Does the water not set off the concrete that's mixed in with it and harden?

Posted: Sun Aug 23, 2009 2:42 pm
by DNgroundworks
no, not aswell as if it had been mixed properly - it should have been mixed moist, ive never hosed a patio down for that reason before!

Posted: Sun Aug 23, 2009 2:46 pm
by Stuarty
The bedding should have been damp while the slabs were going down. For the mix to be correct it needs to be consistent, ie, not just damp at the corners. KDS is not suitable for a patio, only monoblocks. IMO this fella rode away on his horse. The pic of the patio dry looks to me like the left hand corner is awfy high?

Posted: Sun Aug 23, 2009 3:02 pm
by Rich H
Al, it looks like a lean mix of sharp sand and cement, made with a small amount of water. If '99%' of the slabs aren't rocking, perhaps you could re-lay those that are, then follow dan's suggestion of blasting out the KDS and replacing it with GftK or Romex. Not a difficult job and it will stand the test of time.
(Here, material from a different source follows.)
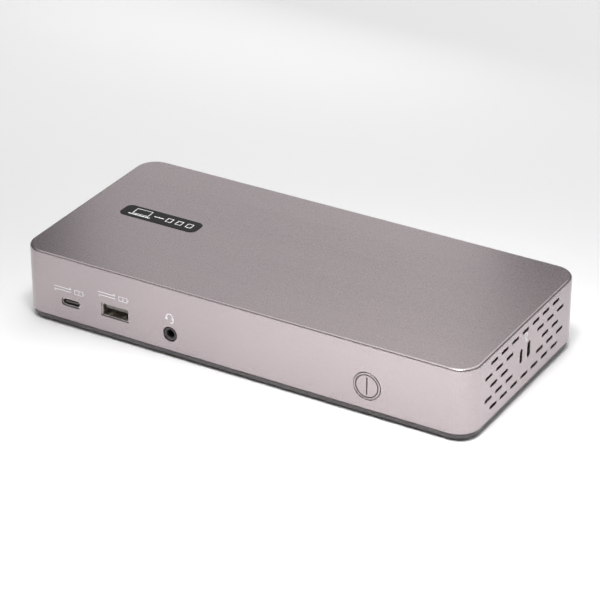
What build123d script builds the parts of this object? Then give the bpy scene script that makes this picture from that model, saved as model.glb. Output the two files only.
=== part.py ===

If you fail to do this, the KDS will wash out over time and what's left will mix with dirt, dust, algae, etc. It will be mined by ants and grow weeds. The weaker joints will compromise the slabs' adhesion to the bedding course, and the whole thing will get worse.

Posted: Sun Aug 23, 2009 3:12 pm
by big al
Rich - its the process that you do to relay the one slab that I'm after- can you advise me how.

The patio does have a slight gradient. The reason for this was that my garden originally had a gradient of about 15- 20 degrees - the side fencing posts run up at the same angle. If the patio had been laid perfectly flat it and two bricks beneath the damp course it would have severely impacted on the side fencing in that the concrete bed posts would have been completely exposed and it would have also impacted on the lawn which also had a gradient which I had raised to make flat. My whole back garden was essentially on a slope and I wanted to make it flat or as near as possible to 'flat', all things considered.

When they were mixing it they were adding water to it but not so much so it was sloppy and buttery.

Please- this is really going off topic - can someone just tell me how to rebed one slab? I'll worry about the joints another time.